CH1 L21: Why language has enabled us to think

  1. In the last post, I stated that thinking is self-communication [1]. We can’t possibly think without language. Let’s try to falsify the statement.
  2. Carl Gustav Jung [2], in “Man and his symbols” [3], has divided the process of experiencing a thing [4] into 4 steps:
  1. Sensation or sense perception tells us whether the thing exists or not. [5]
  2. Feeling evaluates it based on desirability which is again related to the duality of life and death [6]. In several posts, we talked about feelings and how they affect our judgments. [7]
  3. Thinking examines the thing to find what it is. [8]
  4. Finally, intuition extrapolates its origin and destination. [9]
  1. I should add a supplementary statement that we don’t need language to feel. Imagine that fire burnt your finger. you wouldn’t need any words to feel it, though you might express your pain with a language. However, afterward, you’d think about the experience. You’d ask yourself what it was. You’d describe it “Fire burnt my finger.” To form this thought you needed to use four concepts: fire, burnt, my, and finger.
  2. If you’re following the story from the beginning, you’d remember the discussion about concepts [10]. Concepts group experiences based on at least one similarity and enable us to think about the groups rather than isolated experiences. We also discussed that to understand abstract concepts, we need language [11]. Therefore, without language, we can’t think about concepts without which we can’t think.
  3. At this point, you might say that I jumped to the conclusion and my example wasn’t exhaustive. Yes, you’re right. Let’s see what’s missing in the process. After you burn the finger, you’d recall the experience several times. The pain would trigger fear which would warn you to remember the experience in order to avoid making the same mistake. Do you call it thinking?
  4. First of all, I don’t call it thinking; it’s simply memorizing. You had an experience which you holistically stored in your brain. You can say that you’re thinking about it if you’re able to identify the elements of the experience. That’s where most students turn the wrong direction and try to memorize their lesson rather than analyze it. They receive information, memorize them like unopened parcels. So, would it be surprising if, during an exam where they’re expected to use the tools in each package, they don’t know which box to open or how to use each tool? [12]
  5. Secondly, even if you call it thinking, your brain is using an iconic language to ruminate the experience. When you remember the moment, you’re using the iconic sign of what happened; so, it can be still categorized as a language [13].
  6. To answer the question: “what is it?”, we inevitably need concepts, thus language. I challenge you to find something you can define without using any concepts. If you look up any word, you’ll see that it’s been categorized even before its definition. For example, if you look up “leaf”, you see that it’s been categorized as a noun. It’s also countable and its plural is leaves. We yet don’t know what it is but we know how it’s categorized.
  7. Even if you try to define yourself, as a unique individual, you’d use gender, nationality, age, profession, and other components. Thus, you’re defined by concepts.
  8. Categorizing is the first step of thinking which means the ability to distinguish nuances between things.
  1. If you ask me what’s the difference between the ants above, I could naively say that one is bigger than the other. But to an entomologist, they’re totally different. Because the entomologist has gained the knowledge to categorize them.
  2. Studying concepts has opened some other discussions that we will explore in the coming posts. To wrap up this part which was about language and thinking, I would still leave the discussion open and challenge you to find any situation in which we can think without using any languages.

Exercise 21:

  1. As I mentioned, think about a situation in which you can think without language. Does it really exist?

Footnotes:

[1] Link to the previous post.

[2] For more information, you can check out the link about C. G. Jung.

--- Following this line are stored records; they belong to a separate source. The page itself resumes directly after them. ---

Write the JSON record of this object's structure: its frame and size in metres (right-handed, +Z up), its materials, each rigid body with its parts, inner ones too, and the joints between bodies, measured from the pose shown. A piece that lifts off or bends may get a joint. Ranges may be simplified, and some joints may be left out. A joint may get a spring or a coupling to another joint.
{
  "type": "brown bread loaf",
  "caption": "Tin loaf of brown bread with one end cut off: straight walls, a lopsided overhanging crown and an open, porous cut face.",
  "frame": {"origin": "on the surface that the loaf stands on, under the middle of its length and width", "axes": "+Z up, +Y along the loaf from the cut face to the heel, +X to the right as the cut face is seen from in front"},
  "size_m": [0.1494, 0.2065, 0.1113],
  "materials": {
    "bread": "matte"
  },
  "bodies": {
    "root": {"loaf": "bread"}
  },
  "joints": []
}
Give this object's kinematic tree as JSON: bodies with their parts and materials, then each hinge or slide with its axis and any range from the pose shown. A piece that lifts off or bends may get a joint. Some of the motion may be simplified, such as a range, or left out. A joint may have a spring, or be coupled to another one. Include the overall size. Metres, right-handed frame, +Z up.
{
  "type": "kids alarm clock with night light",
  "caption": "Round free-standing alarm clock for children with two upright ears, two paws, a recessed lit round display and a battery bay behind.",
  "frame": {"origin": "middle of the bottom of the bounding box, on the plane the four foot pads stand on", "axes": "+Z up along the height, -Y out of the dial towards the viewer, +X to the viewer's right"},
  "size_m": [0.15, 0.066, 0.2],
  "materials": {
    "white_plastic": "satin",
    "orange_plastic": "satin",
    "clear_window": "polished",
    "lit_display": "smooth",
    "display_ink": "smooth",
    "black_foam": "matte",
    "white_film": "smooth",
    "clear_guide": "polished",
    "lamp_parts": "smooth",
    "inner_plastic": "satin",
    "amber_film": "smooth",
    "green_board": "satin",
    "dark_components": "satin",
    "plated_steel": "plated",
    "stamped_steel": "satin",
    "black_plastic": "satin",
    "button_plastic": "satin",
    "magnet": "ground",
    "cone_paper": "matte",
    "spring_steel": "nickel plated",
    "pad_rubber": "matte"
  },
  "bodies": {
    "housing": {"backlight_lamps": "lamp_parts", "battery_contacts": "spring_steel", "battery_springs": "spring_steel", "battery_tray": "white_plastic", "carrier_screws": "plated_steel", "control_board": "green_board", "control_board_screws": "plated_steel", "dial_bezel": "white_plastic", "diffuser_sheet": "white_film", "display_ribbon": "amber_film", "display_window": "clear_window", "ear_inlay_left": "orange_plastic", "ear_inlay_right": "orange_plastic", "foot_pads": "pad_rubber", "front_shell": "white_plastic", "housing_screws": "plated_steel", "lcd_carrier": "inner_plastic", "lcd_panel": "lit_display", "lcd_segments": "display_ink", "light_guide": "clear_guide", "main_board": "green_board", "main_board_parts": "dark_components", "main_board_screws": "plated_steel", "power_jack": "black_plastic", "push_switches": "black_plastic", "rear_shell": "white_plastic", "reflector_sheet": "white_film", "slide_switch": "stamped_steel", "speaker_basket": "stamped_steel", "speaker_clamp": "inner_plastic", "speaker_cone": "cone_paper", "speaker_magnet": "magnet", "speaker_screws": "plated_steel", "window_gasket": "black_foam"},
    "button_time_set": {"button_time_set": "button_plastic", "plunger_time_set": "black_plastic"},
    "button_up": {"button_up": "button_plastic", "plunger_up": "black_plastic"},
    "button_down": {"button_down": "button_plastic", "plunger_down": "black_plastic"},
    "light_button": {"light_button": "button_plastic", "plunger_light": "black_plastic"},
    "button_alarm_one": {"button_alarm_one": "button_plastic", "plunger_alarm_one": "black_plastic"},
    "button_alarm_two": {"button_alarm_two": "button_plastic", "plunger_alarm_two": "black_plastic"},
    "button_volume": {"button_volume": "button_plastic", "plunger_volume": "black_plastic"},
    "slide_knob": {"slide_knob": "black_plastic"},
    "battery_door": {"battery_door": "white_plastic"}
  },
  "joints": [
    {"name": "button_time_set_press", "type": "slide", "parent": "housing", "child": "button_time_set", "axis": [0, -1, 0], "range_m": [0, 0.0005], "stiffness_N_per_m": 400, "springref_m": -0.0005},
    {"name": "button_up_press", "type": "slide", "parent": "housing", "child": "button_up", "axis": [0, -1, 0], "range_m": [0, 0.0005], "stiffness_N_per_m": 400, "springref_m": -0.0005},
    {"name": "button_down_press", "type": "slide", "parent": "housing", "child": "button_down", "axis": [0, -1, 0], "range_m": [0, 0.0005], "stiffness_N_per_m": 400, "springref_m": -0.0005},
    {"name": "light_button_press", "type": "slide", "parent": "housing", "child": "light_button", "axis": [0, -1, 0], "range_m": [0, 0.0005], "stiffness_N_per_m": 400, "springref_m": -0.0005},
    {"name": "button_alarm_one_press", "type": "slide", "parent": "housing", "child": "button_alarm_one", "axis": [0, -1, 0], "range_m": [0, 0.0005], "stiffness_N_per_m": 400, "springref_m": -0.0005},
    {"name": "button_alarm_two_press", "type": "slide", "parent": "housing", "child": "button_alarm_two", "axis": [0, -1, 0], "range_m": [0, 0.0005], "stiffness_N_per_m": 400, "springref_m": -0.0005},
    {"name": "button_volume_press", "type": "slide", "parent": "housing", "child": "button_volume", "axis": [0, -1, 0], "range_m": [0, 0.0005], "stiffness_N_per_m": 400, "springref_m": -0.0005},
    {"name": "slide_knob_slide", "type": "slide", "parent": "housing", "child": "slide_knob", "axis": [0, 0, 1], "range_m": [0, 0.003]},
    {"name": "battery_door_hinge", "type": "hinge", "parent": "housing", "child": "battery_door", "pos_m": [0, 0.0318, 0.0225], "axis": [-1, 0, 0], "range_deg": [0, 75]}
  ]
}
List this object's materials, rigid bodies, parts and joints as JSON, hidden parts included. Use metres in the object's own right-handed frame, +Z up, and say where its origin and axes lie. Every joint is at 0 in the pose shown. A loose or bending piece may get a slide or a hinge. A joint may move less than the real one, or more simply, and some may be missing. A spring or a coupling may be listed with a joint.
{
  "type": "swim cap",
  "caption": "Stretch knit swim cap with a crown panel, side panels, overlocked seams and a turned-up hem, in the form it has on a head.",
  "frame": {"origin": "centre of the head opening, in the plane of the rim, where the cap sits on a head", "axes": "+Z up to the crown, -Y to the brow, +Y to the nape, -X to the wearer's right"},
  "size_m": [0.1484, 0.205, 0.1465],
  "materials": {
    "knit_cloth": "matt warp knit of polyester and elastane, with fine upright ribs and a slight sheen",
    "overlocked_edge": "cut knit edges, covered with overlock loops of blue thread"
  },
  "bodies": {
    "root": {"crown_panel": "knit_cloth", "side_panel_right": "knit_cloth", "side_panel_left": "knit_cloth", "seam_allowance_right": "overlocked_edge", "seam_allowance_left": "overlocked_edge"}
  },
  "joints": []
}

[3] Link to “Man and his symbols” which is again highly recommended.

[4] We started the journey from experiencing a thing and what’s going on in our head and why we called it a thing. If you’re really interested to follow the story, I’d recommend you to start from the beginning.

[5] We briefly talked about the perception in the second post. Link

[6] As I mentioned the story starts from Death which defines life. Link

[7] We discussed feelings in many posts and how they help us survive and affect the hierarchy of meanings.

[8] Unlike Jung who put thinking before feeling, I’d prefer this order which is sequential. First we perceive a thing, then we form some kind of emotional judgment and if we’re given some time, we start to think about it.

[9] We will definitely discuss the role of intuition in many different areas without which science and math would be meaningless.

[10] Here’s the link to the post about concepts.

[11] The link to the post about meaning and language.

[12] That’s also how I distinguish the brilliant students from the average and the weak. I analogize their brain to a very organized room, so they know where they placed every piece of information and how they’re connected; whereas the brain of a weak student is a total mess; so finding a piece of information, especially in a stressful situation is a nightmare. Besides, since they don’t practise working with the tools and they just dumped them, they will fail using them in exams. That’s also how I define intelligence: the skill to keep your brain neat, tidy and organized.

[13] Link to the post about signs and its types: icons, indexes and symbols.